La mise en œuvre de la mobilisation pour la guerre n'était donc pas la preuve d'une défaite profonde mais d'un accablement temporaire des masses. Cette mobilisation s'accompagna de scènes d'hystérie de masse. Mais il ne faut pas confondre ces manifestations avec un engagement actif de la population comme on en avait vu pendant les guerres nationales de la bourgeoisie révolutionnaire en Hollande ou en France. L'intense agitation publique de 1914 trouve ses racines avant tout dans le caractère massif de la société bourgeoise moderne et dans des moyens de propagande et de manipulation à la disposition de l'Etat capitaliste inconnus jusqu'alors. En ce sens, l'hystérie de 1914 n'était pas complètement nouvelle. En Allemagne, on avait déjà assisté à un phénomène semblable lors de la Guerre franco-prussienne de 1870. Mais elle prenait une nouvelle qualité avec le changement de nature de la guerre moderne.
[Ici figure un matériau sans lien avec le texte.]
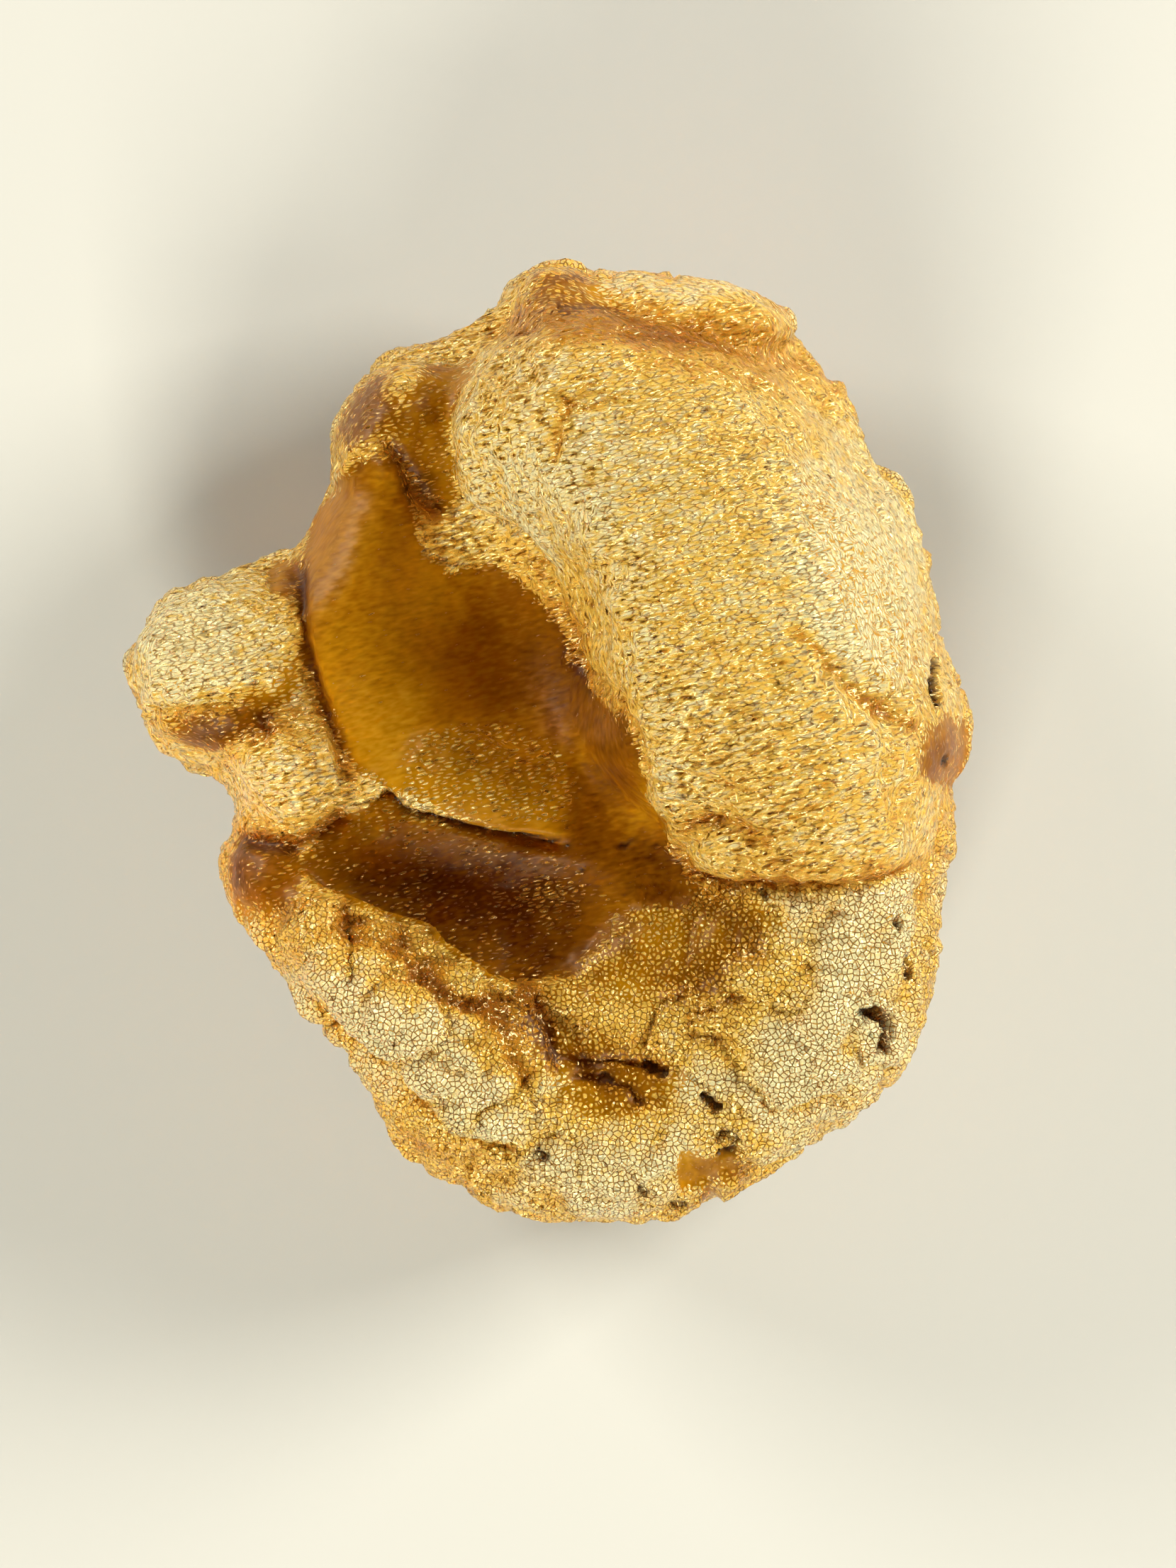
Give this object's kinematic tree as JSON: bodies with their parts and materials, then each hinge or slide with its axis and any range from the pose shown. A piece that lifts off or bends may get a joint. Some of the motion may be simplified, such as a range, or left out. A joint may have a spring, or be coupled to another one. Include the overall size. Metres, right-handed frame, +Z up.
{
  "type": "raw copal",
  "caption": "Lump of raw tree resin with a frosted dome, a side lobe, smooth see-through windows, a dried crack and a crackled crust; rests flat on its back",
  "frame": {"origin": "on the surface that the lump rests on, under the middle of its bounding box", "axes": "+Z up, out of the frosted dome; +Y along the lump's longest extent, towards the pointed tip; +X across it, away from the side lobe"},
  "size_m": [0.0492, 0.0558, 0.0235],
  "materials": {
    "copal_resin": "golden see-through resin: frosted and finely wrinkled on the lobes, finely cracked on the crust, smooth and amber in the hollows"
  },
  "bodies": {
    "root": {"copal_nugget": "copal_resin"}
  },
  "joints": []
}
La folie de la guerre impérialiste
Il semble que le mouvement ouvrier ait sous-estimé la puissance du gigantesque séisme politique, économique et social provoqué par la guerre mondiale. Des événements d'une échelle et d'une violence si colossales, au-delà du contrôle de toute force humaine, sont propres à susciter les émotions les plus extrêmes. Certains anthropologues pensent que la guerre réveille un instinct de défense d'"auto-préservation", chose que les êtres humains partagent avec d'autres espèces. Que ce soit vrai ou non, ce qui est certain, c'est que la guerre moderne réveille de très anciennes peurs qui sommeillent dans notre mémoire historique collective, qui ont été transmises de génération en génération par la culture et les traditions, de façon consciente ou non : la peur de la mort, de la faim, du viol, du bannissement, de l'exclusion, de la privation, de l'asservissement. Le fait que la guerre impérialiste généralisée moderne ne soit plus limitée aux militaires professionnels mais entraîne toute la société et introduise des armements ayant une puissance destructrice sans précédent, ne peut qu'augmenter la panique qu'elle crée. À cela il faut ajouter les profondes implications morales. Dans la guerre mondiale, non seulement une caste particulière de soldats mais des millions de travailleurs enrôlés dans l'armée sont amenés à s'entretuer. Le reste de la société, à l'arrière du front, doit travailler au même but. Dans cette situation, la morale fondamentale qui rend toute société humaine possible, ne s'applique plus. Comme le dit Rosa Luxemburg : "tous les peuples qui entreprennent le meurtre organisé se transforment en une horde barbare."7
Tout cela produisit au moment de l'éclatement de la guerre une véritable psychose de masse et une atmosphère de pogrom généralisé. Rosa Luxemburg rend compte de la façon dont les populations de villes entières se transformèrent en populace affolée. Les germes de toute la barbarie du xxe siècle, y compris Auschwitz et Hiroshima, étaient déjà contenus dans cette guerre.
Comment le parti des ouvriers aurait-il dû réagir à l'éclatement de la guerre ? En décrétant la grève de masse ? En appelant les soldats à déserter ? Non-sens, répond Rosa Luxemburg. La première tâche des révolutionnaires était de résister à ce que, par le passé, Wilhelm Liebknecht avait qualifié de cyclone de passions humaines en se référant à la guerre de 1870.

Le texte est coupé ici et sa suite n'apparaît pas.